3. The Evidence in Your Specific Case

Here is the part most people do not expect: a wet reckless is not offered out of goodwill. It is the result of a prosecutor looking at their case and deciding that going to trial carries real risk. That risk has to be created by the defense.

Was there a legitimate basis for the traffic stop? Were the field sobriety tests administered correctly under NHTSA protocols? Are the breathalyzer maintenance records complete? Does the officer’s report match the dashcam footage? Every weakness in that chain is leverage. Without leverage, there is no negotiation.

4. Who Is Sitting Across the Table

Gwinnett County prosecutors are experienced, and they know their cases. An attorney who regularly practices in Gwinnett County State and Superior Court brings familiarity that an out-of-county or general practice attorney simply cannot replicate. Knowing how local prosecutors evaluate DUI cases, what moves them toward negotiation, and how to frame a defense that creates genuine leverage is knowledge built case by case over years in the same courtrooms.

The Window Closes at Conviction

One thing that does not get said often enough: a plea reduction has to happen before your case is resolved. Once a guilty plea is entered or a conviction is recorded, your record reflects a DUI. 

There is no retroactive negotiation. The earlier an attorney gets involved, the more time there is to investigate the arrest, preserve evidence, and build the kind of case that gives the prosecution a reason to offer something better than what they started with.

Free Consultation With a Gwinnett County DUI Defense Attorney

Attorney Philip Kim works personally with every client from the first conversation through resolution. He analyzes the prosecution’s case, identifies where it has problems, and pursues the best available outcome, dismissal, reduction, or trial. 

Call (678) 203-8558 or contact Philip Kim Law, P.C online to schedule your free consultation.

Frequently Asked Questions

What is a wet reckless, and how is it different from a DUI in Georgia?

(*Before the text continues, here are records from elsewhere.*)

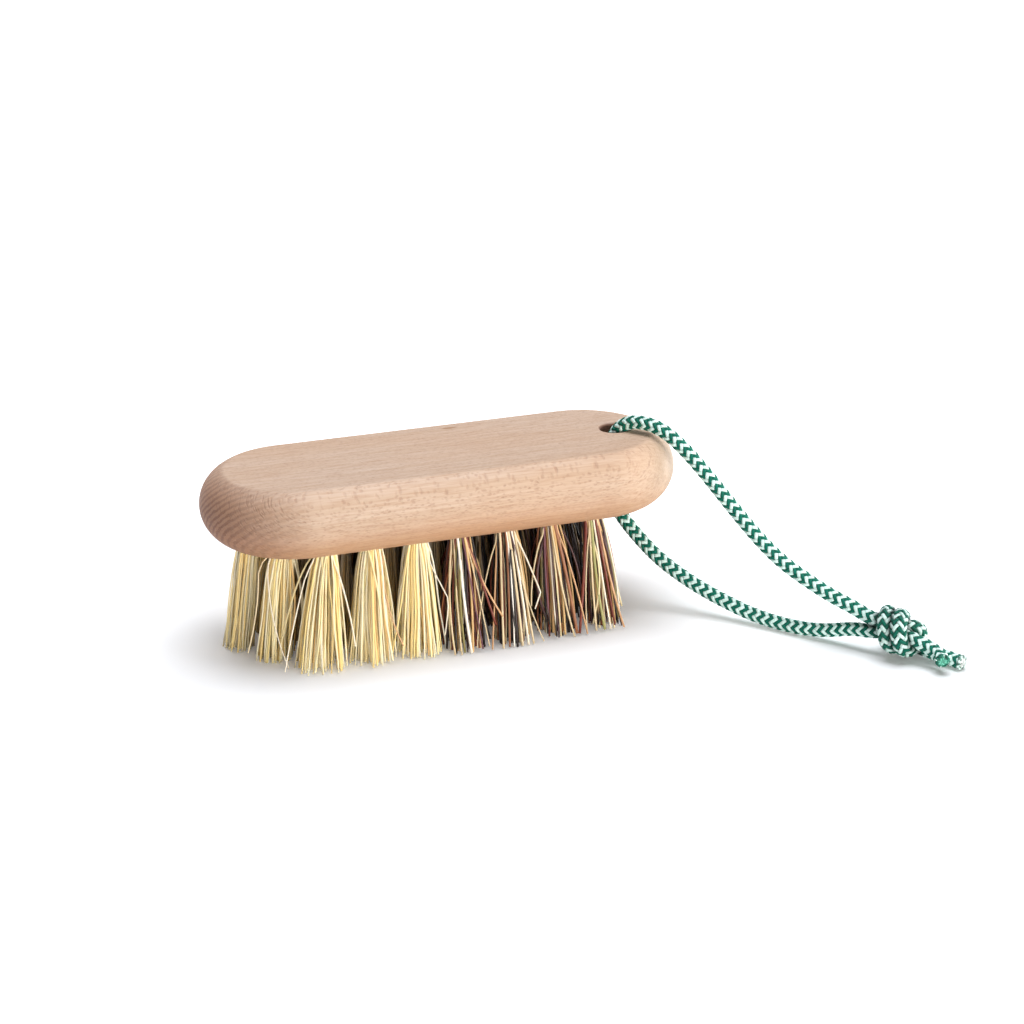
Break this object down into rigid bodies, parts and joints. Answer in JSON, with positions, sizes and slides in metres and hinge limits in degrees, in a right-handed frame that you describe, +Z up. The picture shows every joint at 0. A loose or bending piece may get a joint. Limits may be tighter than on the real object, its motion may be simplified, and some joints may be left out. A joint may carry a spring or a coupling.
{
  "type": "vegetable brush",
  "caption": "Oval wooden scrubbing brush with pale and dark tufts of plant fibre and a knotted cord loop to hang it by",
  "frame": {"origin": "on the ground under the middle of the block, where the bristle tips stand", "axes": "+X along the block towards the cord hole, +Y to the back of the block, +Z up from the bristle tips to the block's flat top"},
  "size_m": [0.1879, 0.1103, 0.0548],
  "materials": {
    "beech": "smooth sanded, unvarnished",
    "pale_fibre": "stiff dry plant fibre",
    "dark_fibre": "stiff dry plant fibre, mixed shades",
    "anchor_wire": "plain drawn wire",
    "braided_cord": "braided yarn, green and pale mint"
  },
  "bodies": {
    "brush": {"block": "beech", "tuft_anchors": "anchor_wire", "light_tuft_1": "pale_fibre", "light_tuft_2": "pale_fibre", "light_tuft_3": "pale_fibre", "light_tuft_4": "pale_fibre", "light_tuft_5": "pale_fibre", "light_tuft_6": "pale_fibre", "light_tuft_7": "pale_fibre", "light_tuft_8": "pale_fibre", "light_tuft_9": "pale_fibre", "light_tuft_10": "pale_fibre", "light_tuft_11": "pale_fibre", "light_tuft_12": "pale_fibre", "light_tuft_13": "pale_fibre", "light_tuft_14": "pale_fibre", "light_tuft_15": "pale_fibre", "light_tuft_16": "pale_fibre", "light_tuft_17": "pale_fibre", "light_tuft_18": "pale_fibre", "dark_tuft_1": "dark_fibre", "dark_tuft_2": "dark_fibre", "dark_tuft_3": "dark_fibre", "dark_tuft_4": "dark_fibre", "dark_tuft_5": "dark_fibre", "dark_tuft_6": "dark_fibre", "dark_tuft_7": "dark_fibre", "dark_tuft_8": "dark_fibre", "dark_tuft_9": "dark_fibre", "dark_tuft_10": "dark_fibre", "dark_tuft_11": "dark_fibre", "dark_tuft_12": "dark_fibre", "dark_tuft_13": "dark_fibre", "dark_tuft_14": "dark_fibre", "dark_tuft_15": "dark_fibre", "dark_tuft_16": "dark_fibre", "dark_tuft_17": "dark_fibre", "dark_tuft_18": "dark_fibre"},
    "hanging_loop": {"cord_upper": "braided_cord", "cord_lower": "braided_cord", "knot": "braided_cord", "tail_near": "braided_cord", "tail_far": "braided_cord"}
  },
  "joints": [
    {"name": "loop_swing", "type": "hinge", "parent": "brush", "child": "hanging_loop", "pos_m": [0.0515, 0, 0.0405], "axis": [0, 0, 1], "range_deg": [-10, 114]}
  ]
}
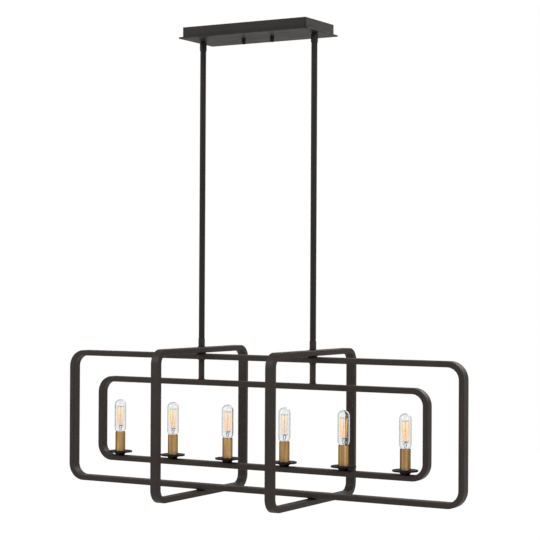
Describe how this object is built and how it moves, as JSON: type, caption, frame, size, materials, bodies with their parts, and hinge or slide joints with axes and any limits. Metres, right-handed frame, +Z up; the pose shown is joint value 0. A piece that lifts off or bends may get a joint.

“Wet reckless” is the term used for a DUI charge that gets reduced to reckless driving through plea negotiation. The distinction matters because a DUI conviction in Georgia carries mandatory minimums, jail time, license suspension, fines, community service, and DUI school, that a reckless driving conviction does not. Both go on your record, but the legal and practical consequences are considerably different.

Can a DUI with a high BAC be reduced in Georgia? 

It is significantly harder. A reduction is not impossible, but it typically requires more substantial problems with the prosecution’s evidence, not just a borderline BAC.

Will reckless driving still show up on a background check in Georgia? 

Yes. A reckless driving conviction is a misdemeanor and appears on a Georgia criminal background check. What it does not carry is the same weight as a DUI conviction when it comes to professional licensing, commercial driving records, or Georgia’s DUI lookback period for sentencing on future offenses.

How does a DUI reduction affect car insurance in Georgia? 

Most carriers treat reckless driving as a serious moving violation rather than a criminal DUI offense. The premium impact varies by insurer and prior record, but it is generally significantly lower than the increase that follows a DUI conviction.

Is it worth fighting a DUI charge in Gwinnett County if the evidence seems strong? 

That depends on what “strong” means. Evidence that looks airtight on paper, a BAC reading, an officer’s report, often has procedural or technical vulnerabilities that are not visible without a close review. Many cases that appear clear-cut at arrest look different once an experienced defense attorney examines the stop, the test administration, and the documentation. The only way to know what your case is worth is to have it evaluated.

How quickly should I hire a DUI attorney after an arrest in Georgia? 

Immediately. There is a 30-day window from your arrest to request a hearing contesting your administrative license suspension through Georgia DDS, separate from the criminal case entirely. Missing that deadline costs you your license regardless of what happens in court. Beyond that, early involvement means evidence gets preserved, witnesses are available, and negotiations can start from a position of preparation rather than urgency.